Not only is there a long time between our Lord’s first coming and His second; there’s also a long wait between our marriage to Christ which takes place in Baptism and the day our eyelids close in death. Those years are marked by trouble, as we daily groan beneath the assaults of sin and of death and of the devil. St. Paul writes in
1 Cor. 10:13 that no temptation has seized you except the kind that is common to man. Is your life filled with hardship? Do you cry yourself to sleep each night? Are you afraid of the unknown future? Are you astounded by the addictive influence that sin exerts in your life in spite of your best intentions, prayers, hopes and struggles to the contrary? You’re not alone. This is what it’s like to live in a world which has divorced itself from the Almighty. St. Peter tells us in his first epistle (4:12-13) that we should not be surprised at the painful trials we are suffering as though something unusual or out of the ordinary were happening to us, but in this same letter he also makes this tremendous Gospel promise, that Christians throughout the world undergo the same kind of sufferings, and that the God of all grace, who called us to His eternal glory in Christ, after we have suffered a little while, will Himself restore us and make us strong, firm and steadfast. (5:10)

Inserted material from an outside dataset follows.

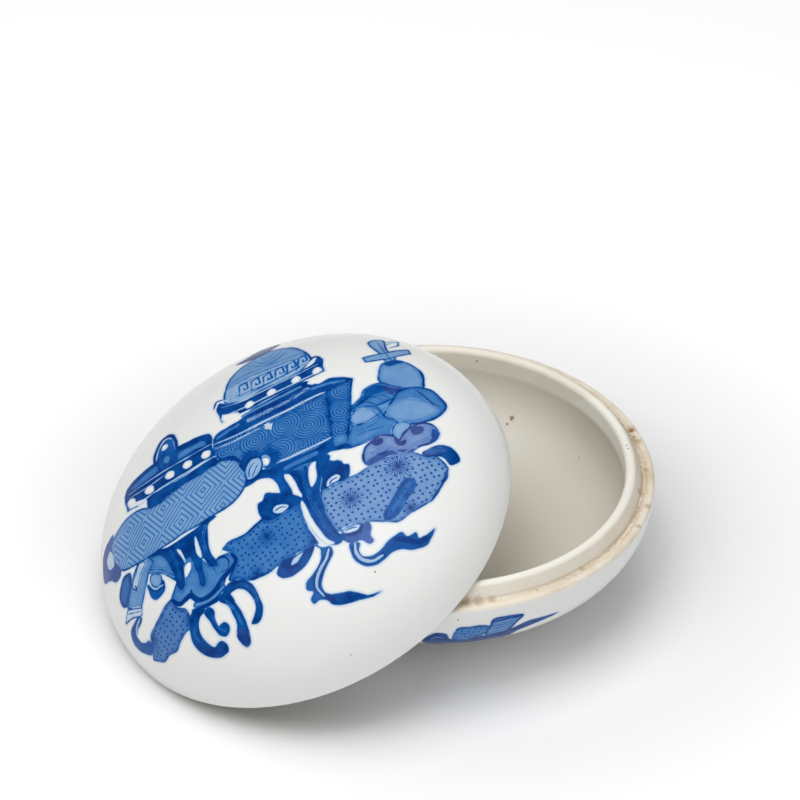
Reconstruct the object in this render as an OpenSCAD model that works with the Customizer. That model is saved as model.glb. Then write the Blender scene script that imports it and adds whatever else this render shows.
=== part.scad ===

What can bring us peace during this ongoing war of our souls? What can shield us from death, refresh us when weary, and heal the wounds we invariably sustain as we wait for our Lord to return? Only the oil of God’s Word. The second thing this parable teaches is that, like the five wise virgins, we must keep faith alive '
til Christ returns. Let me remind you, Beloved, that we are sitting here today, inheritors of every grace and blessing in Christ, at peace with God, and calm in the face of deepest trouble, because our fathers in the faith took this charge seriously. Through struggles and sacrifices they contended for the faith once delivered unto the saints (Jude 1:3) and delivered the life-giving Gospel to us in its truth and purity. Because of this we have the Words of Eternal Life. We have the Bible which is the word of God to us and for us. We have the creeds and confessions of the church catholic which give us the correct, that is to say the Christ-centered, explanation of what the Bible means. We have the Sacraments which begin Christian faith within us and nourish it through the long night of waiting. We have hymns which proclaim the Gospel, teach the faith, comfort us when troubled, and help us to pray, praise and give thanks. And we have the sacred ordinances of God’s House which faithfully transmit the Bridegroom’s words love and faithfulness to us in a decent, orderly and most beautiful fashion. All this has been done for us and now it is our job to do it for future generations. Our children need Christ. Our grandchildren need Christ. Generations in the distant future, whatever else they might need to survive in such a world such as we can’t even imagine, they too will need to know the old, old story of Jesus and His love. How do we keep our lamps lit? Faith is kept alive according to Article V of the Augsburg Confession by the Gospel and the Sacraments. These are the “oil” that we never want to run short on. Through these simple but powerful channels: preaching, water, bread and wine, the Holy Spirit works faith when and where He pleases, in those who hear the Gospel. And the Gospel teaches that we have a gracious God, not by our own merits but by the merit of Christ, when we believe this.

Is it any wonder then that throughout the long night of waiting faithful Christians have committed the Gospel to song? So that whether healthy or sick, troubled or happy, in want or prosperity, whether blessed with every good gift or stripped of every earthly prop they could always remember the Bridegroom who loves them and who will usher them into the wedding hall? There is no adequate way to communicate the immensity of this proposition by words alone – that sinners are made spotless by the death of Christ, and brought into a marital relationship with this King of kings. But music can adequately tell the story and stimulate the healthy emotions which attend such glorious concepts as the Christian faith holds. Each time we sing “Wake awake for night is flying” we are graciously invited by the Word of God to remain alert as we wait for the Lord to call us home, to avoid the many false Christ’s who regularly make their grand appearances in our lives, to look forward to our heavenly home, whose twelve gates are each carved of a single pearl, and to sing eternal praise and non-ending songs of glory to the bridegroom, who by His death and resurrection on our behalf has made us His bride. It’s a marriage which will endure for eternity.  Amen.